• GOAL
Print exactly the part opening with the line containing "lid_seat = ring_seat + RING_T + SEAT_GAP" and closing with the line containing "GLASS_SEGMENTS, RING_SEGMENTS, FLOOR_SEGMENTS", with both of those lines included.

• INFORMATION SHOWN
◇ ◇ ◇
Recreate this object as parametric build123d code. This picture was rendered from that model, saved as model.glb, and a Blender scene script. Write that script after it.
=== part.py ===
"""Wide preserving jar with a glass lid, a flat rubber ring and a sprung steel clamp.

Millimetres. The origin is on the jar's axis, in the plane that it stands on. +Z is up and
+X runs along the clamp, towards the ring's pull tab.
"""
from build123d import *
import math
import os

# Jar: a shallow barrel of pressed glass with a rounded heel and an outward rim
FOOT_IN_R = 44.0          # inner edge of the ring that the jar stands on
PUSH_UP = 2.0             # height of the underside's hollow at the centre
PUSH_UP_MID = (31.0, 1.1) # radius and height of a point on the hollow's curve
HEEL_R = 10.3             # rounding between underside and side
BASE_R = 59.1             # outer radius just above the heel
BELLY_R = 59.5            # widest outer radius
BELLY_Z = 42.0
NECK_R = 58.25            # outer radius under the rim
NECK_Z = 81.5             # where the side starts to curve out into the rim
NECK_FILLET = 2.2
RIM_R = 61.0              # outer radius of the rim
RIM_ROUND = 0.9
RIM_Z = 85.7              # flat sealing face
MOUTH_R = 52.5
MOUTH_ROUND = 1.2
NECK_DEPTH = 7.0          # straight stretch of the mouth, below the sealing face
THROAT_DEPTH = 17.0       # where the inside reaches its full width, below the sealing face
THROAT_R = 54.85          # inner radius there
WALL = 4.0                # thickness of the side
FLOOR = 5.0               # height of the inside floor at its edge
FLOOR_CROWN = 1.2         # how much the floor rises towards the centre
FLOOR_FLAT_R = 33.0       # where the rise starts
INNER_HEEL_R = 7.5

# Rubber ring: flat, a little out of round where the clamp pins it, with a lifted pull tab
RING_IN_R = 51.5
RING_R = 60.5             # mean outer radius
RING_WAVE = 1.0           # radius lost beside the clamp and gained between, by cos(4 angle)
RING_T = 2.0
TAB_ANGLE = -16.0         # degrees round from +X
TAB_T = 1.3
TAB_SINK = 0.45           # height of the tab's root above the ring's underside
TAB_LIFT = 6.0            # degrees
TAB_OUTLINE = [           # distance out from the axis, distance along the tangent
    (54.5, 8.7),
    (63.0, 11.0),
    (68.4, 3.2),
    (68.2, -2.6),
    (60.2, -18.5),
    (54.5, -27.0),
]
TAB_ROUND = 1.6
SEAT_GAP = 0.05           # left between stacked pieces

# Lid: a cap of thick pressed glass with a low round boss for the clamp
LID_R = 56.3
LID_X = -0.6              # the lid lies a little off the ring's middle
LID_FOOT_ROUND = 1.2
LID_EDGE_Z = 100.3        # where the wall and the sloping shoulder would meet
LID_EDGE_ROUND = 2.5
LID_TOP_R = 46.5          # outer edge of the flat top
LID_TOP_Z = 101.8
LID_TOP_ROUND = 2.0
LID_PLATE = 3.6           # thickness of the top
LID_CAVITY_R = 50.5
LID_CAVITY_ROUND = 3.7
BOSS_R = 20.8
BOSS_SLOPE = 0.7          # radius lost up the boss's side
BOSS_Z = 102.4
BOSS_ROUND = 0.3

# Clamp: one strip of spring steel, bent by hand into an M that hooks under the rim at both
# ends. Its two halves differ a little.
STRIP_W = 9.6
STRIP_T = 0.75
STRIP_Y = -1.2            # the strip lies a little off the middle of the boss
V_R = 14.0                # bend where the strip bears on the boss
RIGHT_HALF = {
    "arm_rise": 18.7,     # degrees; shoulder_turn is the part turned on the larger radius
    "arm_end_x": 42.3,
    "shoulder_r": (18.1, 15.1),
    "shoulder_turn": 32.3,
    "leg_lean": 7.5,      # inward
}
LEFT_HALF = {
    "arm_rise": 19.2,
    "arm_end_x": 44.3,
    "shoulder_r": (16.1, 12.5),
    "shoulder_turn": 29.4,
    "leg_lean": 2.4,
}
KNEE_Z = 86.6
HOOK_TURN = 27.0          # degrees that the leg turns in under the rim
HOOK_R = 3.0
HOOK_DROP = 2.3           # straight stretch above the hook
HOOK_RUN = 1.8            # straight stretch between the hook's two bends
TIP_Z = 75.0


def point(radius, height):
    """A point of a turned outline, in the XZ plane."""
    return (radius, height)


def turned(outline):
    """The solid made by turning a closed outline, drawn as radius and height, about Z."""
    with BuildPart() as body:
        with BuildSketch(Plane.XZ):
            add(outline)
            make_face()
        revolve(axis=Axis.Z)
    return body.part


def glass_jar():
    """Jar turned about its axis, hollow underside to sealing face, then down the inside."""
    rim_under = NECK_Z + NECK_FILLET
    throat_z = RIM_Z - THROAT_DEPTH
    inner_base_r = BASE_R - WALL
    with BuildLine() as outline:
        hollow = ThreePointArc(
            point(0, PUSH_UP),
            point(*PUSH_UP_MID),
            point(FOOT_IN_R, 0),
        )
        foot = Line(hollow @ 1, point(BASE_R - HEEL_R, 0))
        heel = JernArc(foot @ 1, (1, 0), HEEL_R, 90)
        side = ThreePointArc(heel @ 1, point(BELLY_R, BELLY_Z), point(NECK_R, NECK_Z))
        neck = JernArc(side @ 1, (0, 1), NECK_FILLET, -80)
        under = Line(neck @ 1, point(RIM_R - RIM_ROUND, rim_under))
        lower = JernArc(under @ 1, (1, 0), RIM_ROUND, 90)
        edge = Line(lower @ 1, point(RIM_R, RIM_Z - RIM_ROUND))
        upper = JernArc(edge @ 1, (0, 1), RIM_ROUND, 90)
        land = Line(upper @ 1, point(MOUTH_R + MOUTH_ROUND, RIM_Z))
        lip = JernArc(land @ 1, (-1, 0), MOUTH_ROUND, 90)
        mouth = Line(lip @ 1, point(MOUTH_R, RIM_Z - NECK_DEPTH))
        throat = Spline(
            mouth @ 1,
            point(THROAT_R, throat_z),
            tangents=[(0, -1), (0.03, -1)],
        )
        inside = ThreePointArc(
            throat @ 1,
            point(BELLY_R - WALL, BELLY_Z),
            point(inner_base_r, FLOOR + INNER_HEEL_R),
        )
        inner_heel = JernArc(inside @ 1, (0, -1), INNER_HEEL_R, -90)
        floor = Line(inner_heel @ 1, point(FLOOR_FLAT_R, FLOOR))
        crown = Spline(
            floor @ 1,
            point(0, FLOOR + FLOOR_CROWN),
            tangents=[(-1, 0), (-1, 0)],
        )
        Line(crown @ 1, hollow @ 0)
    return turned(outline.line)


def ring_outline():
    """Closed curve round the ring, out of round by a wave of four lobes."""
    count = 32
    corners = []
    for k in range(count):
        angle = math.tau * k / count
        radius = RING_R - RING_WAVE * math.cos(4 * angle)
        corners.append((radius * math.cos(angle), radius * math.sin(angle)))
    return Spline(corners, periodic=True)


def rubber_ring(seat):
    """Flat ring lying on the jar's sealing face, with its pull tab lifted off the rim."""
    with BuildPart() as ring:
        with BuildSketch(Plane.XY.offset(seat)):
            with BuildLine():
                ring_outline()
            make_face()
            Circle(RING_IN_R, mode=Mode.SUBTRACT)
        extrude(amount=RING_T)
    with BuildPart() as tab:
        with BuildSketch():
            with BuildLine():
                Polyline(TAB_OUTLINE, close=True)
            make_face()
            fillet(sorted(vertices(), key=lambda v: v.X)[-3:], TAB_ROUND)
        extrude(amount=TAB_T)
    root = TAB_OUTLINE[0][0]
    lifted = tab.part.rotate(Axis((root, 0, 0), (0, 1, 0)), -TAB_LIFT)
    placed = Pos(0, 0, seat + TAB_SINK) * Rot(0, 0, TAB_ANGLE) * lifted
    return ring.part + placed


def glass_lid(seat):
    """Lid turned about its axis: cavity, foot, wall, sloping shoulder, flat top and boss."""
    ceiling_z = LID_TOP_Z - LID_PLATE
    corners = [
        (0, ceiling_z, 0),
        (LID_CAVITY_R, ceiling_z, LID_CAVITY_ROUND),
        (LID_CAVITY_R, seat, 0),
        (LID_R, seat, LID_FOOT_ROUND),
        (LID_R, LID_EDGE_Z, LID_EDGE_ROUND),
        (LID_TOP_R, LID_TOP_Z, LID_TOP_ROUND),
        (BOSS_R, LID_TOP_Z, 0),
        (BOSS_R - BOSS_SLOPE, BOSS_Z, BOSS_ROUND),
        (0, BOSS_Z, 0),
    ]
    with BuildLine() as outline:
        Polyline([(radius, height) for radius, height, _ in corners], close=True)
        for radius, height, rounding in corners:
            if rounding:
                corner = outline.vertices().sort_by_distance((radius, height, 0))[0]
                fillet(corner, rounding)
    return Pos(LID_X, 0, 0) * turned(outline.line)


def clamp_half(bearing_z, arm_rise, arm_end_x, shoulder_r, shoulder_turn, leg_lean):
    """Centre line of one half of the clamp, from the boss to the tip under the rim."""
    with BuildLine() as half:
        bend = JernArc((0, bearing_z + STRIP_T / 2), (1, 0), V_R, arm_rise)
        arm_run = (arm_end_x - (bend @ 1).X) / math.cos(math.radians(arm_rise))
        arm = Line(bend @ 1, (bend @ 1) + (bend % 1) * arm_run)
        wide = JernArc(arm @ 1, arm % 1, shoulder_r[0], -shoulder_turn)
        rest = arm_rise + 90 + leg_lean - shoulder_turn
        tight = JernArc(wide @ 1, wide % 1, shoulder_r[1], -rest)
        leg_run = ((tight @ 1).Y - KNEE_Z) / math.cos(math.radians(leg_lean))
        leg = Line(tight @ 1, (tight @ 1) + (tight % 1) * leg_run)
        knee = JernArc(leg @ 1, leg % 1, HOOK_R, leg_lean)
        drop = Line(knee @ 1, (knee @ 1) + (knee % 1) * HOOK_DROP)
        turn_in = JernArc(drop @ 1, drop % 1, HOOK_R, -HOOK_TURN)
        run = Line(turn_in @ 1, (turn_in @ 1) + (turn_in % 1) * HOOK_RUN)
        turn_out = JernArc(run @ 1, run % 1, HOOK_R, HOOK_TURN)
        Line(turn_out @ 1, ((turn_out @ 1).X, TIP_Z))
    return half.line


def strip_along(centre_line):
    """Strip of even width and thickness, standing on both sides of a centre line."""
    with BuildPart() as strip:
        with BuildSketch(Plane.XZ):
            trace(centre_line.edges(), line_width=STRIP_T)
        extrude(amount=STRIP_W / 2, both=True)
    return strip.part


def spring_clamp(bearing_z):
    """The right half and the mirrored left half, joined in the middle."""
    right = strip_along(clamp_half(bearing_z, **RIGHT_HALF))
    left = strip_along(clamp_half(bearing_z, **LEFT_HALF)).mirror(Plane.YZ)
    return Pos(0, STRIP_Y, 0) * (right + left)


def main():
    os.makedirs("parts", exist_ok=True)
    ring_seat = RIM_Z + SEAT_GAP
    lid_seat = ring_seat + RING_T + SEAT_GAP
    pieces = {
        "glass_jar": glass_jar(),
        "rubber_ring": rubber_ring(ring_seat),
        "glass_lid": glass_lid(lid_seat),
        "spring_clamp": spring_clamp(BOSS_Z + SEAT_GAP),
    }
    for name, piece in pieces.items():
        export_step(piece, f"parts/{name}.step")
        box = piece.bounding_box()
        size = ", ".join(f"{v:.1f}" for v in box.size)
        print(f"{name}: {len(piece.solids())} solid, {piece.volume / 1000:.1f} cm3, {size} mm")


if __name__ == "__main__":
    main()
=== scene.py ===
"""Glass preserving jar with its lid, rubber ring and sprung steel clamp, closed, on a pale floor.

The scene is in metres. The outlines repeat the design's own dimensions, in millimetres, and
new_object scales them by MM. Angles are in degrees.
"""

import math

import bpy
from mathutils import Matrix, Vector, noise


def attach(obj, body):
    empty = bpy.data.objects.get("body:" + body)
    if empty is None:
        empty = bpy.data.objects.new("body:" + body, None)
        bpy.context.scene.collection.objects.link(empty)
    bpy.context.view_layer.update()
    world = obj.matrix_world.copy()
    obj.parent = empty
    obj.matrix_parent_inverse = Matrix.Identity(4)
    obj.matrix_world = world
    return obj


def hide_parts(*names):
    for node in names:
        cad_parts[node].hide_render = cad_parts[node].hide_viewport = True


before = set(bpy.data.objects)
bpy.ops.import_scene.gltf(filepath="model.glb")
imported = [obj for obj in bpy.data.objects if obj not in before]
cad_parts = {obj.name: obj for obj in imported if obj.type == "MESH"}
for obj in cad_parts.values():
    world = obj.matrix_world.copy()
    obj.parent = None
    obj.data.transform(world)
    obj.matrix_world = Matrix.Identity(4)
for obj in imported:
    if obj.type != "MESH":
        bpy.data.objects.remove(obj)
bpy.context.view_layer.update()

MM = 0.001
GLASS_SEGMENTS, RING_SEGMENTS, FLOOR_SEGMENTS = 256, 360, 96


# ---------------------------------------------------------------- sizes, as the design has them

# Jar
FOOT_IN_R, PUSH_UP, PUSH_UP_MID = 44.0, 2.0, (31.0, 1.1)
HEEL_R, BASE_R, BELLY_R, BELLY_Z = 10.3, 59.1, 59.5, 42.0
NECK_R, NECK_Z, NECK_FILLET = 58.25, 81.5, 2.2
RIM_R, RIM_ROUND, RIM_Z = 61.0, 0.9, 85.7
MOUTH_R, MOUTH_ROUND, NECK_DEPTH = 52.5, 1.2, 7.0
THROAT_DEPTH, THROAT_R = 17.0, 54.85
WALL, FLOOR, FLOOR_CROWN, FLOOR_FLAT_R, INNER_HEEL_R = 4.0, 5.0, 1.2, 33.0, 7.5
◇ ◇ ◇
• REPLY TO THE EXERCISE
    lid_seat = ring_seat + RING_T + SEAT_GAP
    pieces = {
        "glass_jar": glass_jar(),
        "rubber_ring": rubber_ring(ring_seat),
        "glass_lid": glass_lid(lid_seat),
        "spring_clamp": spring_clamp(BOSS_Z + SEAT_GAP),
    }
    for name, piece in pieces.items():
        export_step(piece, f"parts/{name}.step")
        box = piece.bounding_box()
        size = ", ".join(f"{v:.1f}" for v in box.size)
        print(f"{name}: {len(piece.solids())} solid, {piece.volume / 1000:.1f} cm3, {size} mm")


if __name__ == "__main__":
    main()
=== scene.py ===
"""Glass preserving jar with its lid, rubber ring and sprung steel clamp, closed, on a pale floor.

The scene is in metres. The outlines repeat the design's own dimensions, in millimetres, and
new_object scales them by MM. Angles are in degrees.
"""

import math

import bpy
from mathutils import Matrix, Vector, noise


def attach(obj, body):
    empty = bpy.data.objects.get("body:" + body)
    if empty is None:
        empty = bpy.data.objects.new("body:" + body, None)
        bpy.context.scene.collection.objects.link(empty)
    bpy.context.view_layer.update()
    world = obj.matrix_world.copy()
    obj.parent = empty
    obj.matrix_parent_inverse = Matrix.Identity(4)
    obj.matrix_world = world
    return obj


def hide_parts(*names):
    for node in names:
        cad_parts[node].hide_render = cad_parts[node].hide_viewport = True


before = set(bpy.data.objects)
bpy.ops.import_scene.gltf(filepath="model.glb")
imported = [obj for obj in bpy.data.objects if obj not in before]
cad_parts = {obj.name: obj for obj in imported if obj.type == "MESH"}
for obj in cad_parts.values():
    world = obj.matrix_world.copy()
    obj.parent = None
    obj.data.transform(world)
    obj.matrix_world = Matrix.Identity(4)
for obj in imported:
    if obj.type != "MESH":
        bpy.data.objects.remove(obj)
bpy.context.view_layer.update()

MM = 0.001
GLASS_SEGMENTS, RING_SEGMENTS, FLOOR_SEGMENTS = 256, 360, 96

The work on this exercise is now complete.